O trecho é retirado do seriado que está no netflix P.O.L.Í.C.I.A, que mostra o cotidiano de policiais civis e militares. Não sei como não têm vergonha de jogar no ar tamanho absurdo, como se o trabalho fosse heroico, produtivo e benéfico pra sociedade.
No seriado e no trecho abaixo, é possível observar como a mentalidade policial é ainda bastante inquisitorial, ora forçando confissões ora buscando simplesmente humilhar e desprezar os abordados.
A cena começa com um policial levando a dupla ao delegado.
- Policial: Um tem com um 157 assinado e outro tava com um baseadinho. Eles que deram pinote na moto aí…

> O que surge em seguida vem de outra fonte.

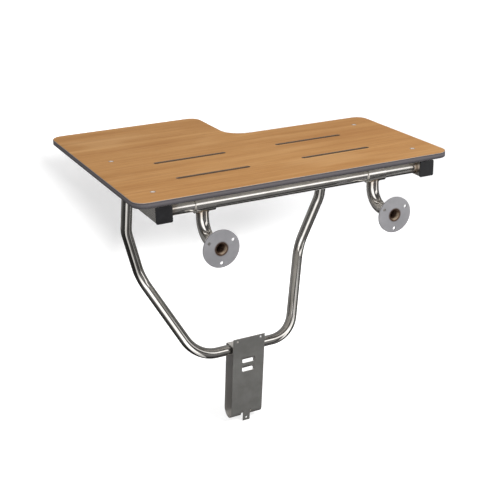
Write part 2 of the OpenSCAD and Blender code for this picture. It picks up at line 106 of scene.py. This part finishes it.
class Sock:
    """A node socket that adds Math nodes when it takes part in a sum."""

    def __init__(self, paint, socket):
        self.paint = paint
        self.socket = socket

    def math(self, operation, other=None, swap=False):
        pair = [self, other] if other is not None else [self]
        if swap:
            pair.reverse()
        return self.paint.node("ShaderNodeMath", {"operation": operation}, *pair)

    def __add__(self, other):
        return self.math("ADD", other)

    def __radd__(self, other):
        return self.math("ADD", other, True)

    def __sub__(self, other):
        return self.math("SUBTRACT", other)

    def __rsub__(self, other):
        return self.math("SUBTRACT", other, True)

    def __mul__(self, other):
        return self.math("MULTIPLY", other)

    def __rmul__(self, other):
        return self.math("MULTIPLY", other, True)

    def __truediv__(self, other):
        return self.math("DIVIDE", other)

    def __rtruediv__(self, other):
        return self.math("DIVIDE", other, True)

    def __pow__(self, other):
        return self.math("POWER", other)

    def __rpow__(self, other):
        return self.math("POWER", other, True)

    def __abs__(self):
        return self.math("ABSOLUTE")

    def low(self, other):
        return self.math("MINIMUM", other)

    def high(self, other):
        return self.math("MAXIMUM", other)

    def root(self):
        return self.math("SQRT")

    def fade(self, start, end, to_low=0.0, to_high=1.0):
        """Runs smoothly from to_low at start to to_high at end."""
        return self.paint.node(
            "ShaderNodeMapRange", {"interpolation_type": "SMOOTHSTEP"},
            self, start, end, to_low, to_high)


class Paint:
    """The nodes of one material, or of the world."""

    def __init__(self, owner):
        self.owner = owner
        owner.use_nodes = True
        self.tree = owner.node_tree
        self.tree.nodes.clear()

    def node(self, kind, settings=None, *values, out=0, **named):
        """Adds a node: its settings first, then its sockets by order or by name."""
        made = self.tree.nodes.new(kind)
        for key, value in (settings or {}).items():
            if key == "stops":
                ramp = made.color_ramp
                while len(ramp.elements) < len(value):
                    ramp.elements.new(1.0)
                for element, (place, colour) in zip(ramp.elements, value):
                    element.position = place
                    element.color = (*colour, 1.0)
            else:
                setattr(made, key, value)
        sockets = [s for s in made.inputs if s.enabled]
        fill = list(zip(sockets, values))
        for key, value in named.items():
            wanted = key.replace("_", " ")
            fill.append((next(s for s in sockets if s.name == wanted), value))
        for socket, value in fill:
            if isinstance(value, Sock):
                self.tree.links.new(value.socket, socket)
            elif isinstance(value, tuple) and len(value) == 3 and socket.type == "RGBA":
                socket.default_value = (*value, 1.0)
            else:
                socket.default_value = value
        if isinstance(out, tuple):
            return [Sock(self, made.outputs[name]) for name in out]
        if isinstance(out, str):
            return Sock(self, made.outputs[out])
        outputs = [s for s in made.outputs if s.enabled]
        return Sock(self, outputs[out]) if outputs else None

    def place(self):
        """The point on the piece in its own frame, in metres."""
        return self.node("ShaderNodeTexCoord", out="Object")

    def facing(self):
        """The way the surface faces, in the piece's own frame."""
        return self.node("ShaderNodeTexCoord", out="Normal")

    def axes(self, vector):
        return self.node("ShaderNodeSeparateXYZ", None, vector, out=("X", "Y", "Z"))

    def join(self, x, y, z):
        return self.node("ShaderNodeCombineXYZ", None, x, y, z)

    def stretch(self, vector, scale):
        return self.node("ShaderNodeVectorMath", {"operation": "MULTIPLY"}, vector, scale)

    def gap(self, vector, spot):
        """How far a point is from a spot."""
        return self.node("ShaderNodeVectorMath", {"operation": "DISTANCE"}, vector, spot,
                         out="Value")

    def noise(self, vector, scale, detail=3.0, rough=0.5, warp=0.0):
        return self.node("ShaderNodeTexNoise", None, Vector=vector, Scale=scale,
                         Detail=detail, Roughness=rough, Distortion=warp)

    def mix(self, factor, first, second):
        """Mixes two colours."""
        return self.node("ShaderNodeMix", {"data_type": "RGBA", "clamp_factor": True},
                         factor, first, second)

    def ramp(self, value, *stops):
        return self.node("ShaderNodeValToRGB", {"stops": stops}, value)

    def bump(self, height, strength, distance):
        return self.node("ShaderNodeBump", None, Strength=strength, Distance=distance,
                         Height=height)

    def cover(self, shader, end="ShaderNodeOutputMaterial"):
        """Puts a shader on the surface."""
        self.node(end, None, Surface=shader)
        return self.owner

    def surface(self, **named):
        """The finished surface; constants go straight on its sockets."""
        return self.cover(self.node("ShaderNodeBsdfPrincipled", None, **named))


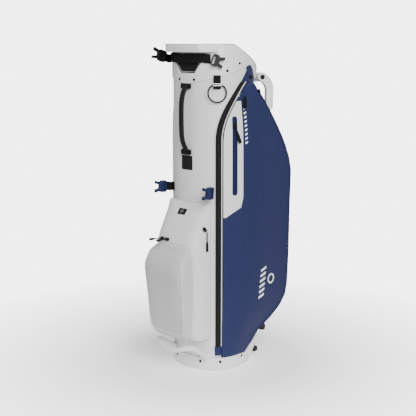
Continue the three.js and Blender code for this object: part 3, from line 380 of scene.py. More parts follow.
def refined(name, node, edge=0.8, smooth_angle=35, segments=2):
    """The moulded shape of a node with rounded edges and smooth walls."""
    obj = smoothed(node_copy(name, node), smooth_angle)
    if edge:
        soften(obj, edge, segments, smooth_angle)
    return obj


def joined(name, *objects):
    """One object from several, each with its modifiers applied first."""
    graph = bpy.context.evaluated_depsgraph_get()
    work = bmesh.new()
    for obj in objects:
        mesh = bpy.data.meshes.new_from_object(obj.evaluated_get(graph))
        work.from_mesh(mesh)
        bpy.data.meshes.remove(mesh)
        bpy.data.objects.remove(obj)
    mesh = bpy.data.meshes.new(name)
    work.to_mesh(mesh)
    work.free()
    return linked(name, mesh)


def mirrored(name, obj):
    """A copy on the other side of the bag, with its faces turned out again."""
    mesh = evaluated(obj)
    mesh.name = name
    mesh.vertices.foreach_set("co", (read(mesh) * (-1, 1, 1)).ravel())
    mesh.flip_normals()
    return linked(name, mesh)


def done(obj, material, body=BAG, replaces=""):
    """Gives a piece its finish, its body and the node that it stands for."""
    obj.data.materials.clear()
    obj.data.materials.append(FINISHES[material])
    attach(obj, body)
    if replaces:
        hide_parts(replaces)
    return obj


def done_pair(right, material, replaces=""):
    """Finishes a right piece and its mirrored twin, whose names, and those of their nodes, say left for right."""
    twin = mirrored(right.name.replace("right", "left"), right)
    done(right, material, replaces=replaces)
    done(twin, material, replaces=replaces.replace("right", "left"))
    return right, twin


def stitches(name, path, out, pitch=4.0, length=2.7, radius=0.42):
    """A row of short threads along a seam: each is a six-sided grain that is thin at its ends and sinks there."""
    path = np.asarray(path, float)
    span = np.linalg.norm(np.diff(path, axis=0), axis=1).sum()
    count = max(2, int(span / pitch))
    fine = respaced(path, count * 2 + 1)
    out = np.broadcast_to(np.asarray(out, float), path.shape)
    normals = unit(respaced(out + 1e-9 * path, count * 2 + 1)) if len(out) == len(path) else out
    index = np.arange(count) * 2 + 1
    centre, along, normal = fine[index], unit(fine[index + 1] - fine[index - 1]), unit(normals[index])
    normal = unit(normal - along * np.sum(normal * along, axis=1, keepdims=True))
    side = np.cross(along, normal)
    t = np.array([-0.5, -0.25, 0.25, 0.5])
    fat = np.array([0.35, 1.0, 1.0, 0.35]) * radius
    sink = np.array([-0.5, 0.0, 0.0, -0.5]) * radius
    turn = np.linspace(0, 2 * np.pi, 6, endpoint=False)
    ring = np.stack([np.cos(turn), np.sin(turn)], axis=-1)
    fat = fat[None, :, None, None]
    points = (
        centre[:, None, None]
        + along[:, None, None] * (t * length)[None, :, None, None]
        + normal[:, None, None] * (sink[None, :, None, None] + fat * ring[None, None, :, 1, None])
        + side[:, None, None] * fat * ring[None, None, :, 0, None]
    )
    one = np.array(grid_faces(4, 6, False, True))
    body = (one[None] + np.arange(count)[:, None, None] * 24).reshape(-1, 4).tolist()
    ends = np.concatenate([np.arange(6)[None, ::-1], np.arange(18, 24)[None]])
    body += (ends[None] + np.arange(count)[:, None, None] * 24).reshape(-1, 6).tolist()
    return face_out(new_object(name, points, body))


def cast(path, obj, lift, way=(-1, 0, 0)):
    """Path points carried straight along one direction onto a piece's skin and lifted off it, with its normals."""
    tree = BVHTree.FromObject(obj, bpy.context.evaluated_depsgraph_get())
    hits = [tree.ray_cast((p * MM).tolist(), way) for p in np.asarray(path, float)]
    hits = [h if h[0] is not None else tree.find_nearest((p * MM).tolist()) for h, p in zip(hits, path)]
    place = np.array([h[0] for h in hits]) / MM
    normal = np.array([h[1] for h in hits])
    return place + normal * lift, normal


def settled(path, obj, lift):
    """Path points moved onto the nearest place of a piece's skin and lifted off it, with the skin's normals."""
    tree = BVHTree.FromObject(obj, bpy.context.evaluated_depsgraph_get())
    hits = [tree.find_nearest((p * MM).tolist()) for p in np.asarray(path, float)]
    place = np.array([h[0] for h in hits]) / MM
    normal = np.array([h[1] for h in hits])
    return place + normal * lift, normal


# ------------------------------------------------------------------ shader maths
class Wire:
    """One output socket that can be used in plain arithmetic: each operator adds its Math node."""

    def __init__(self, finish, socket):
        self.finish, self.socket = finish, socket

    def math(self, operation, *others):
        return self.finish.make("ShaderNodeMath", {"operation": operation}, {i: v for i, v in enumerate(others)})

    def __add__(self, other):
        return self.math("ADD", self, other)

    def __radd__(self, other):
        return self.math("ADD", other, self)

    def __sub__(self, other):
        return self.math("SUBTRACT", self, other)

    def __rsub__(self, other):
        return self.math("SUBTRACT", other, self)

    def __mul__(self, other):
        return self.math("MULTIPLY", self, other)

    def __rmul__(self, other):
        return self.math("MULTIPLY", other, self)

    def __truediv__(self, other):
        return self.math("DIVIDE", self, other)

    def __pow__(self, other):
        return self.math("POWER", self, other)

    def __gt__(self, other):
        return self.math("GREATER_THAN", self, other)

    def __abs__(self):
        return self.math("ABSOLUTE", self)

    def sin(self):
        return self.math("SINE", self)

    def most(self, other):
        return self.math("MAXIMUM", self, other)

    def least(self, other):
        return self.math("MINIMUM", self, other)

    def fraction(self):
        return self.math("FRACT", self)

    def held(self):
        """The value kept between 0 and 1."""
        return self.most(0.0).least(1.0)

    def pick(self, low, high):
        """low where this is 0 and high where it is 1."""
        return low + (high - low) * self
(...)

- Delegado: Ah é? Quem q tem um 157 assinado?
- Abordado: Eu…
- D: Que que você rouba?
- A: Roubo nada não…
- D: Então como que vc tem um 157 assinado?
- A: Minha moto… confundiram minha moto num assalto… fiquei dois meses preso só
- D: Só? Achou pouco? Queria ter ficado mais?
- A: Não, jamais, senhor…
- D: Quem que tava pilotando a moto? Deu pinote por quê?

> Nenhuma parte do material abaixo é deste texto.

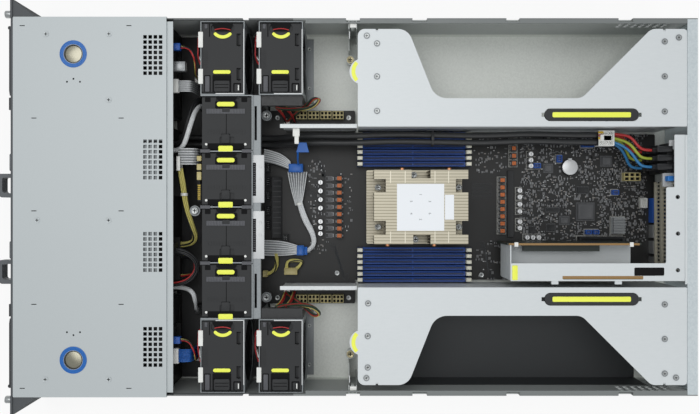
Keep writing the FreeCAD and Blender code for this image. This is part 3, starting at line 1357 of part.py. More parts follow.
def build():
    keep("chassis_tray", chassis_tray())
    keep("rear_panel", rear_panel())
    keep("slot_covers", slot_covers())
    keep("front_bay_frame", front_bay_frame())
    keep("power_button", power_button())
    keep("front_cover", front_cover())
    button = latch_button()
    keep("latch_button_left", moved(button, -latch_x, deep(latch_depth), 0))
    keep("latch_button_right", moved(button, latch_x, deep(latch_depth), 0))
    ear = rack_ear()
    keep("rack_ears", group([ear, mirror(ear)]))
    number = 0
    for side in (-1, 1):
        for row in range(tray_rows):
            number += 1
            keep("drive_tray_%d" % number, drive_tray(side, row))
            keep("tray_lever_%d" % number, tray_lever(side, row))
    for name, centre in zip(("left", "right"), psu_centres):
        keep("power_supply_" + name, power_supply(centre))
        keep("supply_tab_" + name, release_tab(centre))
    keep("backplanes", backplanes())
    side_rotor_length = 34.0
    centre_rotor_length = 40.0
    side_module = fan_housing(side_fan_width, side_fan_length, side_fan_height, side_duct_radius,
                              side_rotor_length, side_fan_details())
    side_rotor = rotor(side_duct_radius, side_rotor_length)
    number = 0
    for side in (-1, 1):
        for depth in side_fan_depths:
            number += 1
            at = (side * side_fan_x, deep(depth), side_fan_base + side_fan_height / 2)
            keep("side_fan_%d" % number, moved(side_module, *at))
            keep("side_rotor_%d" % number, moved(side_rotor, at[0], at[1] + fan_shift, at[2]))
    centre_module = fan_housing(centre_fan_width, centre_fan_length, centre_fan_height, centre_duct_radius,
                                centre_rotor_length, centre_fan_details())
    centre_rotor = rotor(centre_duct_radius, centre_rotor_length)
    for index, x in enumerate(spaced(0.0, centre_fan_pitch, 4)):
        at = (x, deep(centre_fan_depth), centre_fan_base + centre_fan_height / 2)
        keep("centre_fan_%d" % (index + 1), moved(centre_module, *at))
        keep("centre_rotor_%d" % (index + 1), moved(centre_rotor, at[0], at[1] + fan_shift, at[2]))
    keep("fan_cage", fan_cage())
    keep("motherboard", motherboard())
    keep("dimm_slots", dimm_slots())
    keep("cpu_heatsink", cpu_heatsink())
    keep("board_components", board_components())
    keep("fasteners", fasteners())
    keep("air_baffles", air_baffles())
    keep("cage_guides", cage_guides())
    keep("lane_liner", lane_liner())
    keep("gpu_cage_left", mirror(gpu_cage(left_cage_screws())))
    keep("gpu_cage_right", gpu_cage(right_cage_screws()))
    strap = strap_handle()
    keep("cage_handle_left", mirror(strap))
    keep("cage_handle_right", strap)
    keep("riser_bracket", riser_bracket())
    keep("riser_cards", riser_cards())
    keep("ac_inlets", ac_inlets())
    keep("ac_cables", ac_cables())
    keep("wiring", wiring())


build()
os.makedirs("parts", exist_ok=True)
for name, shape in parts.items():
    shape.exportStep("parts/%s.step" % name)
print(len(parts), "parts")
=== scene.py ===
import math
import random
import bmesh
import bpy
from mathutils import Matrix, Vector


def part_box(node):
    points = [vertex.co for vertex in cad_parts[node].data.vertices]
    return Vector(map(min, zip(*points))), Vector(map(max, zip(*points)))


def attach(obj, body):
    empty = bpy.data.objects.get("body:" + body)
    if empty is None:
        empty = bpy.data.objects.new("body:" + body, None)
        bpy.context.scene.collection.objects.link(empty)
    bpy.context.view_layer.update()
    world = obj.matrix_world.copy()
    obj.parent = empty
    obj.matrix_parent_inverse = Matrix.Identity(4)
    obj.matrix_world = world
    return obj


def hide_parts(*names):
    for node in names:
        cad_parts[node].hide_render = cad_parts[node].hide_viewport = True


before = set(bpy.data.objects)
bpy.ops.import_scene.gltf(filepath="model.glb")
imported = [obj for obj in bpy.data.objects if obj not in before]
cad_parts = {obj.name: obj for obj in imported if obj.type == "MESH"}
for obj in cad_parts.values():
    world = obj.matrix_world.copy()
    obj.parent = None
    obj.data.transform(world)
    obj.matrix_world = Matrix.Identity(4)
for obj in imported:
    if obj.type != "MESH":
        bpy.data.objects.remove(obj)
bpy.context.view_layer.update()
bpy.ops.object.select_all(action="DESELECT")

# Camera, floor and light
# The photograph looks straight down on the open server, its rear to the right, under even soft light.
# The floor is a pale sweep that stays white to the eye and still takes the server's shadow.
camera_height = 0.918
camera_shift_y = 0.0058
photo_width = 700
photo_height = 414
focal_pixels = 717.4
photo_centre = (photo_width / 2, photo_height / 2)

camera_data = bpy.data.cameras.new("photo_camera")
camera = bpy.data.objects.new("photo_camera", camera_data)
bpy.context.scene.collection.objects.link(camera)
camera_data.sensor_width = 36.0
camera_data.lens = camera_data.sensor_width * focal_pixels / photo_width
camera.location = (0.0, camera_shift_y, camera_height)
camera.rotation_euler = (0.0, 0.0, math.radians(90.0))
bpy.context.scene.camera = camera
bpy.context.scene.view_settings.view_transform = "Standard"


def spot(u, v, z):
    """Where a pixel of the photograph lies at a height z: row frame, millimetres."""
    scale = (camera_height * 1000.0 - z) / focal_pixels
    return Vector(((v - photo_centre[1]) * scale, (u - photo_centre[0]) * scale + camera_shift_y * 1000.0, z))


def linear(code):
    """An sRGB hex colour as linear red, green, blue and alpha."""
    values = [int(code[i:i + 2], 16) / 255 for i in (1, 3, 5)]
    return tuple(v / 12.92 if v <= 0.04045 else ((v + 0.055) / 1.055) ** 2.4 for v in values) + (1.0,)


def add_node(tree, kind, settings=(), links=()):
    """One shader node with its settings, by property or by socket, and what feeds it."""
    node = tree.nodes.new("ShaderNode" + kind)
    for key, value in dict(settings).items():
        if isinstance(key, str) and hasattr(node, key):
            setattr(node, key, value)
        else:
            node.inputs[key].default_value = value
    for key, socket in dict(links).items():
        tree.links.new(socket, node.inputs[key])
    return node


def blank_finish(name):
    """A new material holding only its output; returns the material, its tree and the output."""
    finish = bpy.data.materials.new(name)
    finish.use_nodes = True
    finish.node_tree.nodes.clear()
    return finish, finish.node_tree, add_node(finish.node_tree, "OutputMaterial")


floor_half = 4.0
floor_drop = 0.0005
floor_glow = 0.85
air_strength = 0.57
bpy.ops.mesh.primitive_plane_add(size=2 * floor_half, location=(0, 0, -floor_drop))
floor = bpy.context.object
floor.name = "studio_floor"
sweep, tree, output = blank_finish("pale_paper_sweep")
grain = add_node(tree, "TexNoise", {"Scale": 60.0, "Detail": 3.0})
paper = add_node(tree, "Mix", {"data_type": "RGBA", 6: linear("#eeeeec"), 7: linear("#f2f2f1")},
                 {0: grain.outputs[0]})
diffuse = add_node(tree, "BsdfDiffuse", {}, {"Color": paper.outputs[2]})
glow = add_node(tree, "Emission", {"Color": linear("#ffffff"), "Strength": 1.0})
rays = add_node(tree, "LightPath")
mirror_rays = add_node(tree, "Math", {"operation": "MAXIMUM"},
                       {0: rays.outputs["Is Glossy Ray"], 1: rays.outputs["Is Transmission Ray"]})
seen = add_node(tree, "Math", {"operation": "MAXIMUM"},
                {0: rays.outputs["Is Camera Ray"], 1: mirror_rays.outputs[0]})
share = add_node(tree, "Math", {"operation": "MULTIPLY", 1: floor_glow}, {0: seen.outputs[0]})
blend = add_node(tree, "MixShader", {}, {0: share.outputs[0], 1: diffuse.outputs[0], 2: glow.outputs[0]})
tree.links.new(blend.outputs[0], output.inputs["Surface"])
floor.data.materials.append(sweep)

world = bpy.data.worlds.new("studio_air")
bpy.context.scene.world = world
world.use_nodes = True
world.node_tree.nodes["Background"].inputs["Color"].default_value = linear("#f4f7fa")
world.node_tree.nodes["Background"].inputs["Strength"].default_value = air_strength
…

- A: Não… num tentei dar pinote não… a polícia chegou e parei a moto
- D: Cheio de argumento com polícia vc, ne… Confundiram sua moto? Porque que não foi a moto que assinou e foi vc?
- A: Então…
- D: Então… que gozado isso né… Foi roubo de quê?
- A: Foi uma bolsa eu acho
- D: Ah vc acha? Foi indiciado e não sabe por quê? Vc mora onde? Tava fazendo o que com esse moleque? Você mora onde? Tem tatuagem? Trabalha com o quê? Qual sua idade? A moto é sua? Que que você bebeu o quê? Catuaba? Tá ciente de que dirigir alcoolizado é crime?
- É habilitado?
- A: Sou, mas a habilitação tá na autoescola, com um problema…
- D: Que tipo de problema?
- A: Deu um problema com a numeração lá…
- D: Desde quando você é habilitado?
- A: Um mês só.
- D: Um mês só? Começou bem, um mês de e já foi flagrado alcoolizado dirigindo
- D: [Pro outro] Qual sua idade? Trabalha com o quê?
- Já foi preso ou processado?
- A: Não…
- D: Usuário de maconha?
- A: sou…
- D: E do quê mais?
- A: só…
- D: De onde veio? Você mesmo que foi comprar? Foi junto com ele comprar? Você é costumaz (sic), usa todo dia? Quem que ficou preso 2 meses? Achou q foi pouco… Quer ficar mais…
Enfim…
Conclua você mesmo: Valeu a pena abrir a boca?